La acrópolis, el corazón palpitante de esta antigua ciudad, estaba en su tiempo envuelta por un imponente sistema de fortificaciones, testimonio tangible de las primeras fases del asentamiento.
Estas estructuras servían no solo como defensa, sino también como elementos de terrazas, contrarrestando la erosión entre el área elevada del asentamiento y el sector meridional más bajo, justo detrás de ustedes.
Con la llegada de la época helenística, entre finales del siglo IV y principios del siglo III a.C., estas fortificaciones sufrieron una imponente reestructuración. Se erigió un nuevo muro perimetral, de aproximadamente 1,5 metros de ancho y construido con bloques de caliza toscamente tallados, dotado de torres rectangulares salientes (de unos 7 metros de altura), cuyas estructuras de cimentación pueden vislumbrarse a su derecha.

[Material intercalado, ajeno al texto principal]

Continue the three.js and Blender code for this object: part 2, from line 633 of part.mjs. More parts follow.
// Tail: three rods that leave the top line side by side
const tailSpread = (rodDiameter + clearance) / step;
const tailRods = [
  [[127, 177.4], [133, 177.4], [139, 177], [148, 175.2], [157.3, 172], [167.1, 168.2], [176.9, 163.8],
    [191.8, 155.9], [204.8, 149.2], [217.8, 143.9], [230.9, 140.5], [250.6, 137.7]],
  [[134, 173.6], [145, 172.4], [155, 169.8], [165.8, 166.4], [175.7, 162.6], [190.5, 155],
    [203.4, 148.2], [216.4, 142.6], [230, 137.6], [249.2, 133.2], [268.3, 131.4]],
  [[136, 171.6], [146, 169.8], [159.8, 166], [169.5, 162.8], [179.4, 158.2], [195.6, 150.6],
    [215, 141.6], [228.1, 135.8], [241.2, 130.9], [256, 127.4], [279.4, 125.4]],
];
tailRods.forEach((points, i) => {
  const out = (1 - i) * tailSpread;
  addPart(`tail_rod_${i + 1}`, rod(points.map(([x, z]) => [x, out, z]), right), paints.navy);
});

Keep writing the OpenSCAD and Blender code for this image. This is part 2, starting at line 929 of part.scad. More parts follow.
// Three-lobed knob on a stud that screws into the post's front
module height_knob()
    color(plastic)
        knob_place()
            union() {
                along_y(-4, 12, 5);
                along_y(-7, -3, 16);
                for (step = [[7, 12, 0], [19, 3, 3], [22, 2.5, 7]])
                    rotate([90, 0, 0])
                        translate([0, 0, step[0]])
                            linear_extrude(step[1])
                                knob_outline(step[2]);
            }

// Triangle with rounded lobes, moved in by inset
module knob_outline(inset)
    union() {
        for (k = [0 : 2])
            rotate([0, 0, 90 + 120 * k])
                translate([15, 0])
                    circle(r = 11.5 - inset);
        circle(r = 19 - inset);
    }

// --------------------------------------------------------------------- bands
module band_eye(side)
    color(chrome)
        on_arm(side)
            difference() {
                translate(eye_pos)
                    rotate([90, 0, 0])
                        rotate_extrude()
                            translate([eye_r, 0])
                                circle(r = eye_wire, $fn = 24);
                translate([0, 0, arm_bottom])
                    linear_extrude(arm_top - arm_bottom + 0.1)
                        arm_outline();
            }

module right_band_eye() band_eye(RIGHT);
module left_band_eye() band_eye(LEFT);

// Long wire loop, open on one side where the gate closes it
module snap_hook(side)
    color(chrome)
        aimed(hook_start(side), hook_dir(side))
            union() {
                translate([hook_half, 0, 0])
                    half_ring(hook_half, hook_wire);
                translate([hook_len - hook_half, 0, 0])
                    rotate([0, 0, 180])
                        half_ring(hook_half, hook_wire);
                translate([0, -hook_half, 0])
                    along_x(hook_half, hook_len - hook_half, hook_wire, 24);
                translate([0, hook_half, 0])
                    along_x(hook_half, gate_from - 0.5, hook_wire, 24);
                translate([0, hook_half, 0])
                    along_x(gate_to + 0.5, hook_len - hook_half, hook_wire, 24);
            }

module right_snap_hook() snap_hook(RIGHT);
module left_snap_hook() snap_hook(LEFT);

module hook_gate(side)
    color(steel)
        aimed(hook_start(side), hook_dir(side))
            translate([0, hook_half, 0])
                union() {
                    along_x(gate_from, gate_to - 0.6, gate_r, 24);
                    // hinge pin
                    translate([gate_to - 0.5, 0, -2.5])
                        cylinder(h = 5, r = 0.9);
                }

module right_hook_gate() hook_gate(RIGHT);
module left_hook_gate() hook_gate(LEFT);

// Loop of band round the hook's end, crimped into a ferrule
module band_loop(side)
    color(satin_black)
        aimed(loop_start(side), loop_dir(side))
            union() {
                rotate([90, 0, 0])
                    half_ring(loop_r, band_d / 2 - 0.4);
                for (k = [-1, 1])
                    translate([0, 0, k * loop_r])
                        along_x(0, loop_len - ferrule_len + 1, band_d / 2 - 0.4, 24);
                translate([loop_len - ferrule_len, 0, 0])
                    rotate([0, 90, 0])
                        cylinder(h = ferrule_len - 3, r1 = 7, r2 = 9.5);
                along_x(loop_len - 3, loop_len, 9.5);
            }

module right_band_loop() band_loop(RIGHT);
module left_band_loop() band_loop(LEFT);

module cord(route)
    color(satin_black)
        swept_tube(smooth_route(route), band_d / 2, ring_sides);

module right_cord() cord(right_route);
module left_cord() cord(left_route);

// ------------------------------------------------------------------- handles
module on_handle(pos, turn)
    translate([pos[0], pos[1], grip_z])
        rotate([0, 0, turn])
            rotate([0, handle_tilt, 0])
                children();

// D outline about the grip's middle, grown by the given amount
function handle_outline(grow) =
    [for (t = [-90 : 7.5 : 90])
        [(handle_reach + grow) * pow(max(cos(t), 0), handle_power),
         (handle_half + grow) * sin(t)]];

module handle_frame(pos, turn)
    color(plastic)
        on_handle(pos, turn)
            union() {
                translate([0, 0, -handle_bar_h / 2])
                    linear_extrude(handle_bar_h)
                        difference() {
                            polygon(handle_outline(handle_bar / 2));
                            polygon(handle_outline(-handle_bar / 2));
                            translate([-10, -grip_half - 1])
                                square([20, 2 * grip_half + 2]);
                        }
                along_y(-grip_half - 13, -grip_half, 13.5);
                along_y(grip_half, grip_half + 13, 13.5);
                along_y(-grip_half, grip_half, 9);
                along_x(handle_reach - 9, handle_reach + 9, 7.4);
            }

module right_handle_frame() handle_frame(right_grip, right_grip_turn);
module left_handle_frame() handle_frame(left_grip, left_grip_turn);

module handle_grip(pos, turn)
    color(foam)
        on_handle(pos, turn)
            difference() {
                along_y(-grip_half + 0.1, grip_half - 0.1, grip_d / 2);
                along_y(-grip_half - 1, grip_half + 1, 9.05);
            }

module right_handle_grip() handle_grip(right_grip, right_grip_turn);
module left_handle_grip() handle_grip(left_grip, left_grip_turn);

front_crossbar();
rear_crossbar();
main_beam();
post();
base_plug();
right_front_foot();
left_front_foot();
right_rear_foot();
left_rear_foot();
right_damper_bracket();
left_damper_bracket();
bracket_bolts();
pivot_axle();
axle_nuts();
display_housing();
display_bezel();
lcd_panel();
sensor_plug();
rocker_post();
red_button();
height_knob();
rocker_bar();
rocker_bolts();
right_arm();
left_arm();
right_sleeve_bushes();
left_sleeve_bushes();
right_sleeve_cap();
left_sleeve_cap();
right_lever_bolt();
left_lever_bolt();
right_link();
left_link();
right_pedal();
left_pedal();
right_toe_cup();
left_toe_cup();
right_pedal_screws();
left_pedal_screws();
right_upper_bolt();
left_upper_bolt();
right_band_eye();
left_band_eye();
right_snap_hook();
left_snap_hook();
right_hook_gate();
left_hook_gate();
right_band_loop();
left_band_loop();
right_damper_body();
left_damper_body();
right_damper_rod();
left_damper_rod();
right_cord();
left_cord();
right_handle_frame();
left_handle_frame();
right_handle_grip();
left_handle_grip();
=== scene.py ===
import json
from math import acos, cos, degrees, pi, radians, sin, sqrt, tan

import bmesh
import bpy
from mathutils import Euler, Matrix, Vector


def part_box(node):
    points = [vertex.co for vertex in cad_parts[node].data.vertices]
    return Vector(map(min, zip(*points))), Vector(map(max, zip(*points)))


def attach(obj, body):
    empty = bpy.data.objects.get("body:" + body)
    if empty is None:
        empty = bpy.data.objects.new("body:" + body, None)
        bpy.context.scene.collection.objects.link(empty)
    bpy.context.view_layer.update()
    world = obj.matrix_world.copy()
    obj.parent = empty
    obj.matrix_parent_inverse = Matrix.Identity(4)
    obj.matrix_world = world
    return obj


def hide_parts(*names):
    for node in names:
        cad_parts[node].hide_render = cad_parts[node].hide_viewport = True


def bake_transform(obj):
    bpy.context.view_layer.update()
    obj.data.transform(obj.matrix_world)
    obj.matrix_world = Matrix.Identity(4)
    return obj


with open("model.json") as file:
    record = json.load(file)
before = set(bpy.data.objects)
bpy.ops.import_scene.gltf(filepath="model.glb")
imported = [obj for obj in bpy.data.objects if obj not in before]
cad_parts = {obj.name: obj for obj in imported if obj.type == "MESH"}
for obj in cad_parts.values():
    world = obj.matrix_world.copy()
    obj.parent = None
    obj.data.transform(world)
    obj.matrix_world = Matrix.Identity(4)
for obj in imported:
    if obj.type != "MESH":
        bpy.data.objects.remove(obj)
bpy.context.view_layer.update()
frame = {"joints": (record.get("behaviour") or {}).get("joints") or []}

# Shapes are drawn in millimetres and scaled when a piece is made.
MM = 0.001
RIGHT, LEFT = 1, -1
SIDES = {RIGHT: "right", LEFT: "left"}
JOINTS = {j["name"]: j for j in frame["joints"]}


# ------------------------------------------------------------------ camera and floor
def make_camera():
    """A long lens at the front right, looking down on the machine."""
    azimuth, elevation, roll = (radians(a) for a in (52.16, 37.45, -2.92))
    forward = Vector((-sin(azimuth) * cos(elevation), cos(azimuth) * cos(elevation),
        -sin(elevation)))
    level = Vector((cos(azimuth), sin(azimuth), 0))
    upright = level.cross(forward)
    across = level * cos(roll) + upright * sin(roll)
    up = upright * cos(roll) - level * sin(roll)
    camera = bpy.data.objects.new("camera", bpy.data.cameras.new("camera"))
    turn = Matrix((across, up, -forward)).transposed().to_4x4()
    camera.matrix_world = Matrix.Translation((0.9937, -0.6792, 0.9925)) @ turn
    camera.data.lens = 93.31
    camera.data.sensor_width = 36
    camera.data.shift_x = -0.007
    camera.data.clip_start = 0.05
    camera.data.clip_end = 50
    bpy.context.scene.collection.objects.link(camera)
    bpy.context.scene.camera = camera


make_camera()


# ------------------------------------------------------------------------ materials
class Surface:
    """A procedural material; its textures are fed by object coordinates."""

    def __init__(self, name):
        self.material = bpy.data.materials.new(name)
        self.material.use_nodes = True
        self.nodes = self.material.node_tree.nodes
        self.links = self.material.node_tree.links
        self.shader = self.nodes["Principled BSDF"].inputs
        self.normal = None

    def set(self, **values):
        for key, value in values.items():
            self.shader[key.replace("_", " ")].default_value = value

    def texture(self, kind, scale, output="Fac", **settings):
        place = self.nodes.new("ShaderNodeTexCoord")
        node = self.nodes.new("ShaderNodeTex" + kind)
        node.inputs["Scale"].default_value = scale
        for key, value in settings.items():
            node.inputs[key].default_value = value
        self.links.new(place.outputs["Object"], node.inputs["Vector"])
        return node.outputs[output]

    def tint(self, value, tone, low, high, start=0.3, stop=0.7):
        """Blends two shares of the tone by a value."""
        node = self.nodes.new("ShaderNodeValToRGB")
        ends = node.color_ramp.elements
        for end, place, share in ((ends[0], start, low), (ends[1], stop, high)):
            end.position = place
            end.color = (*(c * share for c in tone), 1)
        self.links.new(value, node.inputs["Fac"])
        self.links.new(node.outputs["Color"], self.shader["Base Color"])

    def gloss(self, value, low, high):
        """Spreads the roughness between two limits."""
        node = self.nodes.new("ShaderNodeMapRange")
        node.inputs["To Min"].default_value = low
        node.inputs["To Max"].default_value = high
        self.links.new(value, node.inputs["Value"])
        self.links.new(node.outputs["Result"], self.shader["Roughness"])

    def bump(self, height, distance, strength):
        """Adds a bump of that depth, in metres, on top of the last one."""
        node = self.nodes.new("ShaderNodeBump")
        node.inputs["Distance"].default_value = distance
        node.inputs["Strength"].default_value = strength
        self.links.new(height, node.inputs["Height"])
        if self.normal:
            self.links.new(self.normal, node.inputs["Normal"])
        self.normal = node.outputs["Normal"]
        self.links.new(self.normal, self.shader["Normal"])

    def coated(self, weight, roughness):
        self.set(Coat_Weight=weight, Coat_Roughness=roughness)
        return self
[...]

En este periodo de gran cambio, por lo tanto, la acrópolis estaba protegida por un circuito de muros con torres, mientras que las nuevas periferias eran delimitadas por una segunda fortificación más extensa (ÁREA ANÍBAL). Este complejo sistema defensivo reflejaba importantes transformaciones sociales dentro de Muro Tenente, un proceso que ocurría simultáneamente en muchos centros mesapios de la época.
Estos muros, hoy silentes guardianes de siglos de historia, han sido testigos de un período de gran prosperidad e innovación, símbolo de la resiliencia y el ingenio de una civilización que ha sabido adaptarse y prosperar a lo largo de los milenios.